Lighthouse in Belize

Baron Bliss Lighthouse is a lighthouse in Belize City. Established in 1885 on the former site of a Spanish fortress which was extremely damaged after the Battle of St. George's Caye in September 1798, it has a focal plane of 16 m (52 ft) and is painted white and red. It is named after one of Belize's greatest benefactors, Baron Bliss, who is known to have never actually set foot on Belizean shores but was impressed with the people's warm hospitality. He was a sailor and fisherman who traveled the world aboard his yacht the "Sea King". On March 9, 1926, Baron Bliss died leaving instructions that he be buried in a granite tomb near the sea, enclosed with an iron fence with a lighthouse built nearby. This is why this monument was constructed (in remembrance of him) and also at the location where it stands today.

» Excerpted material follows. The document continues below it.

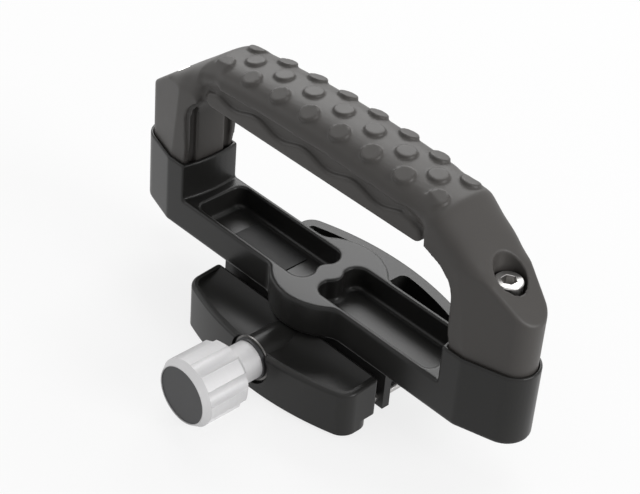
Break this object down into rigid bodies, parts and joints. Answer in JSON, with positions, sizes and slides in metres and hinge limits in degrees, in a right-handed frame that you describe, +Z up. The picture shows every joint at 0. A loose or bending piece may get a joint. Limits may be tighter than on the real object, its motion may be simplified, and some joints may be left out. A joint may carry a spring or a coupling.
{
  "type": "camera handle",
  "caption": "Top handle for a camera: a moulded bridge grip on a machined bar, with a screw-knob dovetail clamp under the bar",
  "frame": {"origin": "the middle of the dovetail channel's mouth, on the clamp's underside", "axes": "+X along the handle, -Y to the knob side, +Z up"},
  "size_m": [0.1826, 0.102, 0.0984],
  "materials": {
    "black_metal": "satin",
    "grip_plastic": "matte",
    "bright_steel": "satin",
    "satin_aluminium": "satin",
    "black_cap": "satin"
  },
  "bodies": {
    "frame": {"base_bar": "black_metal", "grip_handle": "grip_plastic", "grip_screws": "bright_steel", "grip_washers": "bright_steel", "clamp_body": "black_metal", "guide_pins": "bright_steel", "threaded_bush": "bright_steel", "mounting_screws": "bright_steel", "locating_pin": "bright_steel"},
    "jaw": {"moving_jaw": "black_metal", "jaw_spring": "bright_steel", "bearing_ring": "bright_steel", "thrust_washer": "black_cap"},
    "knob": {"knob": "satin_aluminium", "knob_cap": "black_cap", "clamp_screw": "bright_steel", "end_ring": "bright_steel"}
  },
  "joints": [
    {"name": "jaw_slide", "type": "slide", "parent": "frame", "child": "jaw", "axis": [0, -1, 0], "range_m": [-0.0025, 0.005], "deforming": ["jaw_spring"]},
    {"name": "knob_turn", "type": "hinge", "parent": "jaw", "child": "knob", "pos_m": [0, -0.05, 0.01143], "axis": [0, -1, 0], "range_deg": [-709, 1418]}
  ],
  "couplings": [
    {"joint": "knob_turn", "follows": "jaw_slide", "rad_per_m": 4947.4}
  ]
}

== Uses of the lighthouse ==
The lighthouse, among its main purpose of serving as a traffic warning for boats travelling nearby, has also been used for advertisement purposes as well. It is featured on one of Belikin's most popular alcoholic beverage named "The Lighthouse lager". This in return has placed the lighthouse image on billboards, coasters, cups, mugs and other promotional items around the country of Belize. It is also a major tourist attraction in Belize when it comes to sight seeing and it was listed at #20 of top 53 things to do in Belize on tripadvisor website.